A prime reason for this improvement is, of course, the return of Raúl Jiménez, whose skull fracture was rightly cited as a key factor in what was an underwhelming final season for Nuno. Having him back, a centre-forward of genuine quality, is obviously a massive bonus for Wolves. Yet it isn’t quite as simple as Lage lucking out. The Jiménez who returned was a shell of his former self. A sluggish, spectral presence who quite understandably looked like he needed to remember how to be the footballer he once was, and whose struggles at the start of the season ran far deeper than him getting used to his new headwear. The fact that he now seems to be rediscovering the form that led to him being linked with anyone who’s anyone is down in no small part to the care he has received at the club. And, therefore, the stewardship of the manager.

After such a horrifying incident, Jiménez’s return is undoubtedly one of this season’s feel-good stories. And feel good, Wolves certainly do, for the first time in a while. The role of Premier League surprise package can be a funny one, and we soon get bored as first impressions fade and honeymoon periods end, and everyone’s second-favourite clubs either mundanely consolidate their top-flight status or sink in the grips of second-season syndrome. Just ask Leeds. Or Sheffield United. This is why Lage’s biggest achievement thus far, arguably, is to restore the sense of fun.

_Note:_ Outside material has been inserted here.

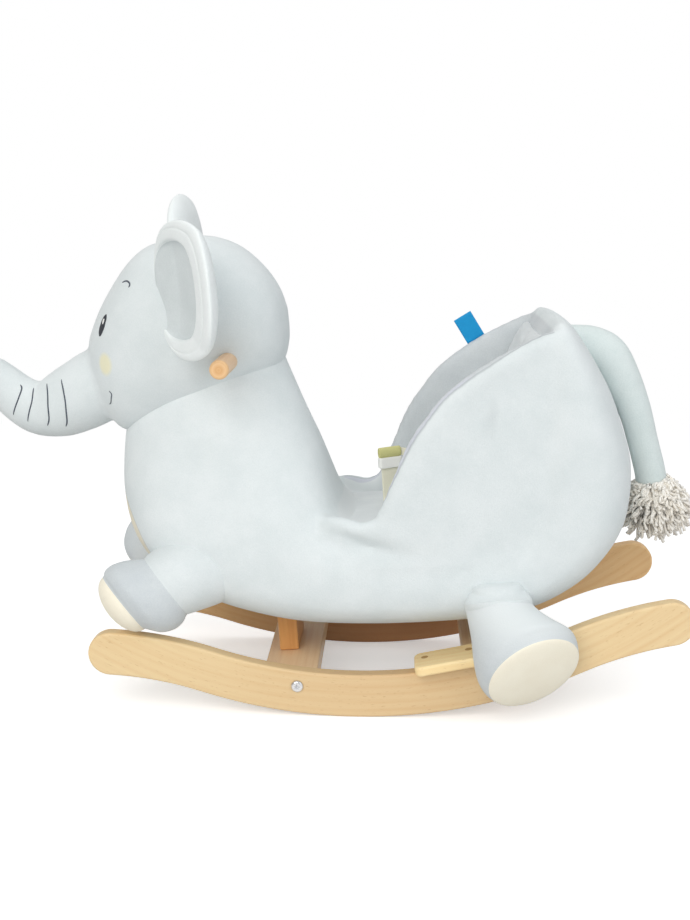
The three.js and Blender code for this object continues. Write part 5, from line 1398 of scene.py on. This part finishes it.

While the scorelines don’t necessarily suggest edge-of-your-seat, Keeganesque thrill-rides, watching Wolves has once again become an enjoyable experience. On top of the Jiménez resurgence, the sight of Hwang Hee-chan and Daniel Podence buzzing about like the pests that they are is gloriously good value. Nelson Semedo has gone from being so bad at the Euros that he was replaced by Diogo Dalot, to some fearless, marauding, Cafu tribute act. Conor Coady is back in full swing in his Captain Fantastic role, reminding us that he’s not just a top bloke, he’s also a very good footballer. And in Max Kilman, alumnus of Maidstone United, Wolves have the latest Premier League cab off the non-league rank in their excellent defence, which you just love to see.

And this is the real beauty of it. While schadenfreude is absolutely not to be knocked, and the tribulations of certain members of The Big Six Separatist Movement are undoubtedly delicious, it’s good to have a bit of balance. Something slightly more wholesome, more family-friendly to chew on. And for that, look no further than Lage: a decent fella at a decent club doing an exceptionally decent job.